DC: Brand Nerds. Brand Nerds. Brand Nerds. Back at you Brands, Beats and Bytes podcasts, live and direct. This is a What's Popping episode, uh, lt.
And you know how we do it on what's popping? It's like what's happening right now in the marketplace that we have an opinion about. And this one, Brand Nerds, we don't like to date these, but this is October of 2025. A brand and automobile by the name of Jeep Grand Wagoneer just dropped something interesting and we are going to chop that up, LT.
LT: Yo. Yeah, good setup. D So as you mentioned, this is about, uh, Jeep Grand Wagoneer for their their 2026 edition, and we thought it would be great to share our thoughts, Brand Nerds, because it is rife. With brand, brand positioning and marketing implications. So here's the backdrop. So, uh, the headline is Jeep uses off-color humor to reveal their 2026 Grand Wagoneer Jeep.

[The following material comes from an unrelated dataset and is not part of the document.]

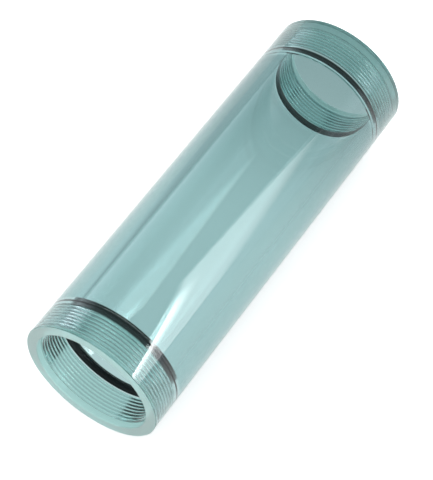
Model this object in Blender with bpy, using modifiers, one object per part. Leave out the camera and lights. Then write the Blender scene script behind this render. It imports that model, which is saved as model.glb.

So they're a bit of a headline that they wrote. Can a vehicle move from family friendly to sex friendly and use that as its strongest selling point? That's what comedian Iliza Shlesinger. Who's, uh, um, has, who's pretty big on Prime video? She's got a, a show called Different Animal, suggests in a, in Jeep's long form social media spot.
The family, SUV, the long form video. Created in partnership with Chicago based advertising agency High Dive, premiers on Jeep's brand, YouTube. It premiered on October 23rd as dc. We don't like to date these, but this is where we're at in late October with shorter form video content to run across the Jeep brand social media channels on all their social media channels, Instagram, Facebook, X and TikTok.
And Shlesinger had a statement where she said, I love that they went for something different and were open to par parodying traditional vehicle reveals the Jeep Grand Wagoneer is beautiful, spacious, and hopefully after seeing this film, there are more babies in the world ready to fill out the three rows.
At the end of the video, a voiceover and text onscreen reveal that the vehicle's pricing starts at just under $65,000. A clear cost statement, perhaps not typical of traditional auto advertising. It's Im, and so there, um, Oliver Francois, the global CMO of Stellantis said quote, it's important to note to note that this video is not meant to be a commercial with traditional Jeep brand language and advertising semantics, but a social media asset to amplify the buzz around the new 2026 Jeep Grand Wagoneers recent reveal.
So that's the setup for it. D, you have any thoughts, first?
DC: I have lots of thoughts, lots and lots and lots of,
LT: Please share
DC: of thoughts. Ah, where to, where to begin. Larry, where to begin?
LT: De before you go ahead, branders, please note we're gonna leave the, uh, the link, um, for this spot in the, uh, in the show notes so you can see what we're talking about.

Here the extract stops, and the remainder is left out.